Durch die Fokussierung auf diesen Teil des Dürrenmattschen Werks ändert sich für die meisten von uns unweigerlich die Wahrnehmung, die wir von ihm haben. Das, wofür er zu Lebzeiten populär und berühmt war, was ihm Erfolge und Niederlagen einbrachte, das Theater, gerät in den Hintergrund zugunsten der «Stoffe», eines gigantischen Projekts, einer Mischung aus Autobiografie, Essay, Philosophie, Erzählung. Bloss ein kleiner Teil der Texte wurde zu Dürrenmatts Lebzeiten publiziert; es soll im Nachlass 30’000 Seiten Material geben. Eine Auswahl daraus wird im Gedenkjahr auf den Buchmarkt kommen. 

«Ich gehöre zu den Gedankenschlossern und -konstrukteuren, die Mühe haben, mit ihren Einfällen fertig zu werden …» Ein stimmiges, einleuchtendes Selbstbild, das Dürrenmatt in «Stoffe» von sich entwirft. Man sieht ihn förmlich in der Werkstatt stehen und schaut ihm zu, wie er verbale Metallstücke miteinander verquickt, wie er schweisst und hämmert. Seine Gedanken äussert er bildhaft und seine Sprachbilder sind gedankenschwer. 
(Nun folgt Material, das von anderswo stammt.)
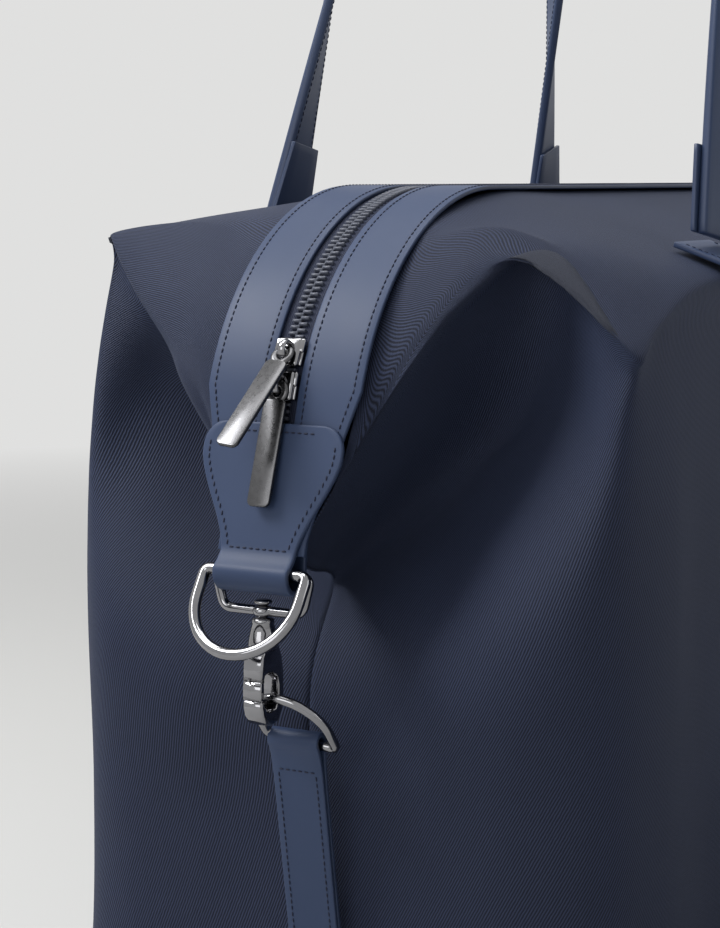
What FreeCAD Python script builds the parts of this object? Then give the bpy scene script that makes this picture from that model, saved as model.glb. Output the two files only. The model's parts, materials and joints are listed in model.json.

Schon in ihrer vorliegenden rudimentären Form gehören die «Stoffe» zum Grossartigsten, was in deutscher Sprache in der zweiten Hälfte des 20. Jahrhunderts geschrieben wurde. Und eingedenk der Lust und Beharrlichkeit, mit denen sich der Dichter immer wieder mit letzten Dingen, mit der Welt, dem Weltall beschäftigt, lässt sich auch der Titel der Strauhof-Ausstellung rechtfertigen – sie nennt sich «Kosmos Dürrenmatt». Man betritt diesen Kosmos durch eine Art Schaufenster. Auf einem Riesenbild begegnet man dem von seinem Freund Varlin gemalten Dichter, im Bett liegend; ein Körper, wuchtig und entkräftet zugleich, Hülle für das, was dann im ersten Ausstellungsraum unter dem Titel «das Hirn» seine Sprachmacht entfalten wird.